Я с завистью наблюдала, как ест тот заключённый, но его желудку понадобилось недолго, чтобы предать его. Это можно было определить по его напряжённой походке, рукам, приложенным к животу, отсутствию интереса к поискам еды. Моя зависть превратилась в сочувствие, я желала ему продолжать двигаться, сопротивляться боли, терзающей его внутренности, но ситуация вышла из-под контроля. Через несколько мучительных минут хефтлинг скорчился на дороге, не в силах продолжать движение, в то время как другие обходили его, пока не прошла последняя колонна, оставив его на виду у охранников. Пуля прикончила того человека прежде, чем у болезни появился шанс.
Несмотря на сильный холод, мы весь день поддерживали бодрый темп. Я прижималась к своим товарищам-заключённым, чтобы согреться, и держалась ближе к краю группы, чтобы быть рядом с Иреной. Когда женщина рядом со мной упала и велела мне оставить её, я подняла её и закинула её руку себе на плечи, прежде чем охранники заметили, что мы отстаём. Вместе мы двинулись дальше.
Я поддерживала женщину до тех пор, пока она тихонько не отпустила меня. Следующие несколько минут мы шли молча. Потом она побежала.
Один из эсэсовцев выхватил пистолет и прицелился. Женщина бросилась в лес, споткнулась и упала с мучительным криком. Её лицо исказилось от боли, и я заметила блестящую кость, торчавшую из её ноги, в то время как отчаянные крики разносились по открытой дороге:
– Застрелите меня, пожалуйста, застрелите!
Охранник, целившийся в неё, опустил пистолет. Никто из других не вытащил свой. Мольбы женщины потонули в звуке шагов.
Под Медзьной, вечером, мы сделали привал. Покрытые снегом и льдом, с потрескавшейся, ободранной и кровоточащей кожей, в бреду, почти не отличающиеся от ходячих трупов, мы ввалились в большой амбар – наше убежище на ночь. Когда я упала на импровизированную соломенную постель, пульсирующая боль, пронзившая моё тело, была невыносимой, но усталость взяла верх, затягивая меня в свои мрачные глубины.
Едва я успела закрыть глаза, как кто-то снова приказал мне проснуться. Единственное, о чём я думала, был голод. Боль была знакомой, но привыкнуть к ней невозможно, и она пересиливала всё, даже изнуряющий холод и тяжесть в моих измученных, покрытых волдырями ногах. Я не хотела двигаться, я хотела остаться на грязной, колючей соломе и позволить голоду, холоду или пуле положить конец этому ужасному существованию.
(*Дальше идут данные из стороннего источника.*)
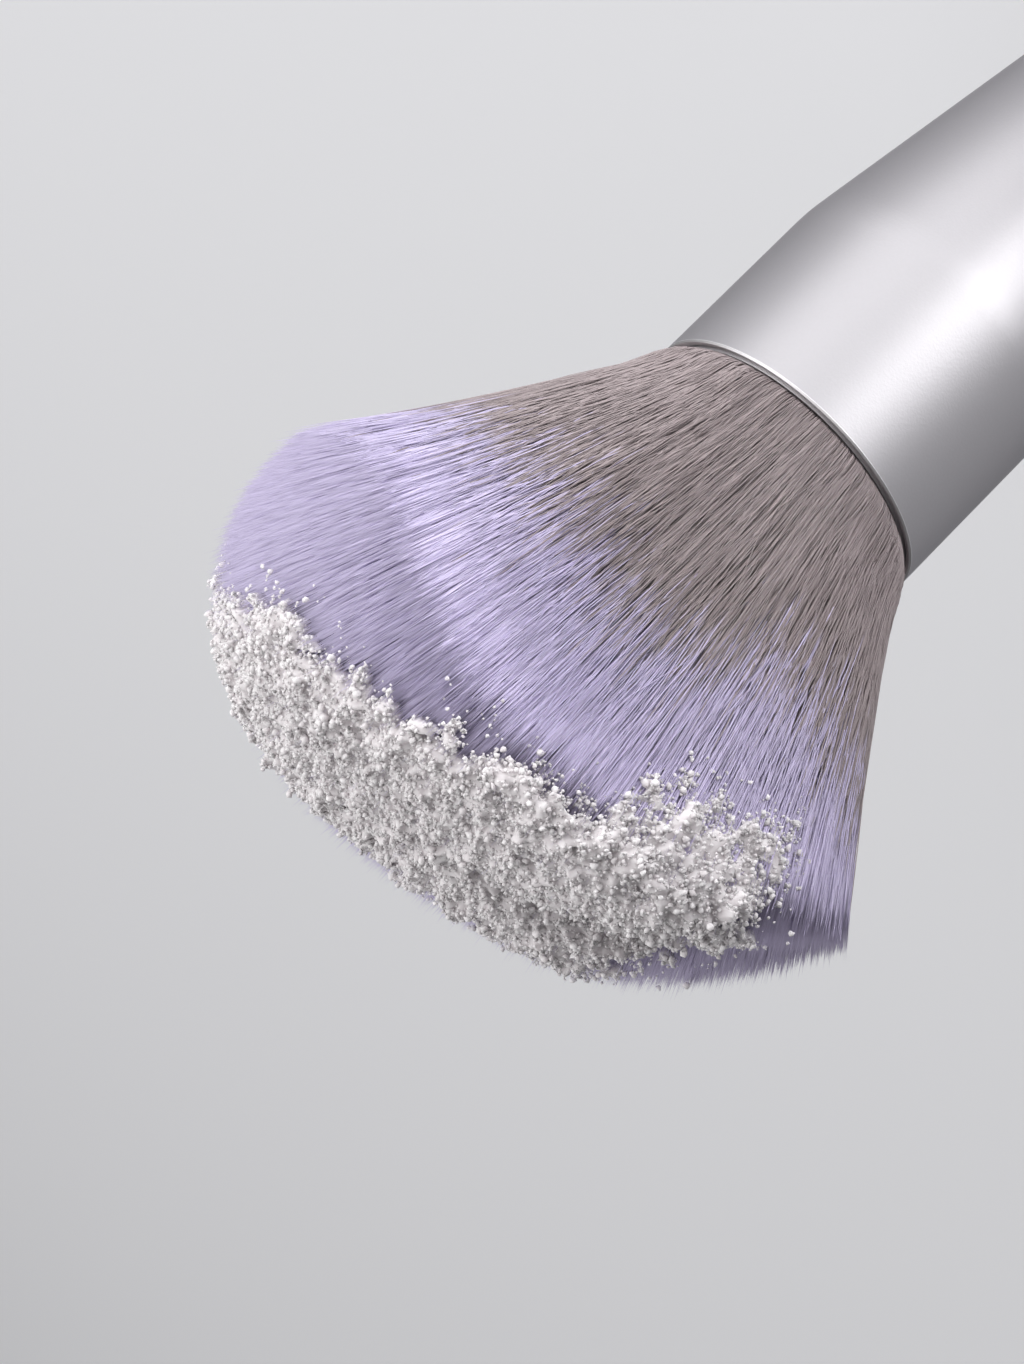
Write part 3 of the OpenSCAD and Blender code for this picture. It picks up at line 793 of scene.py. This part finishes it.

Но я встала и вышла из амбара.
Ирена стояла за дверью, наблюдая, как мы выходим. Когда я проходила мимо неё, она схватила меня за руку, чтобы поторопить. Свободной рукой она коснулась моей так быстро, что этого никто не заметил. Я сомкнула пальцы на кусочке хлеба, который она сунула мне в ладонь.
Второй день был ещё труднее первого, но схема оставалась прежней. Дорога, голод, холод, выстрел, жизнь, борьба, выживание.
Ещё несколько заключённых попытались сбежать. Некоторым из них это удалось. Большинству – нет. Одних застрелили на бегу; других поймали и привели обратно, чтобы мы могли стать свидетелями их казней. Кровь и смерть. Так много крови, так много смертей.
Пытаться сбежать было безрассудством. Но с каждым новым шагом, дававшимся всё труднее, я всё чаще думала о побеге. И когда я улучила момент, чтобы встретиться взглядом с Иреной, то заподозрила, что она тоже об этом думает.
Единственными эсэсовцами рядом с нами были несколько мужчин и женщин, включая Протца. Он взад-вперёд разъезжал на мотоцикле вдоль колонны заключённых, стреляя при каждом удобном случае. Никто не обращал на меня внимания, поэтому я снова взглянула на Ирену. Она посмотрела на меня, затем перевела взгляд на дорогу и коротко кивнула. Взаимное соглашение было достигнуто.
Как только появится возможность, мы сбежим.
К тому времени, когда наступил полдень, мне казалось, что мы идём уже несколько недель. Я пошевелила пальцами ног, чтобы облегчить болезненную припухлость и онемение от холода, затем зачерпнула пригоршню снега. Выпрямившись, я сунула его в рот. Снег таял от жара языка, единственной части меня, которая была тёплой, и я наслаждалась им так долго, как только могла. Пустота в моём желудке не заполнилась, но я попыталась убедить себя в обратном.
Я спрятала замёрзшие ладони в рукава, надеясь согреть их. Не обращая внимания на крики и выстрелы вокруг, ощупала грубую неровную кожу своих шрамов от сигаретных ожогов и провела пальцами по тому месту, где был набит мой порядковый номер, хотя я не могла его ни увидеть, ни почувствовать.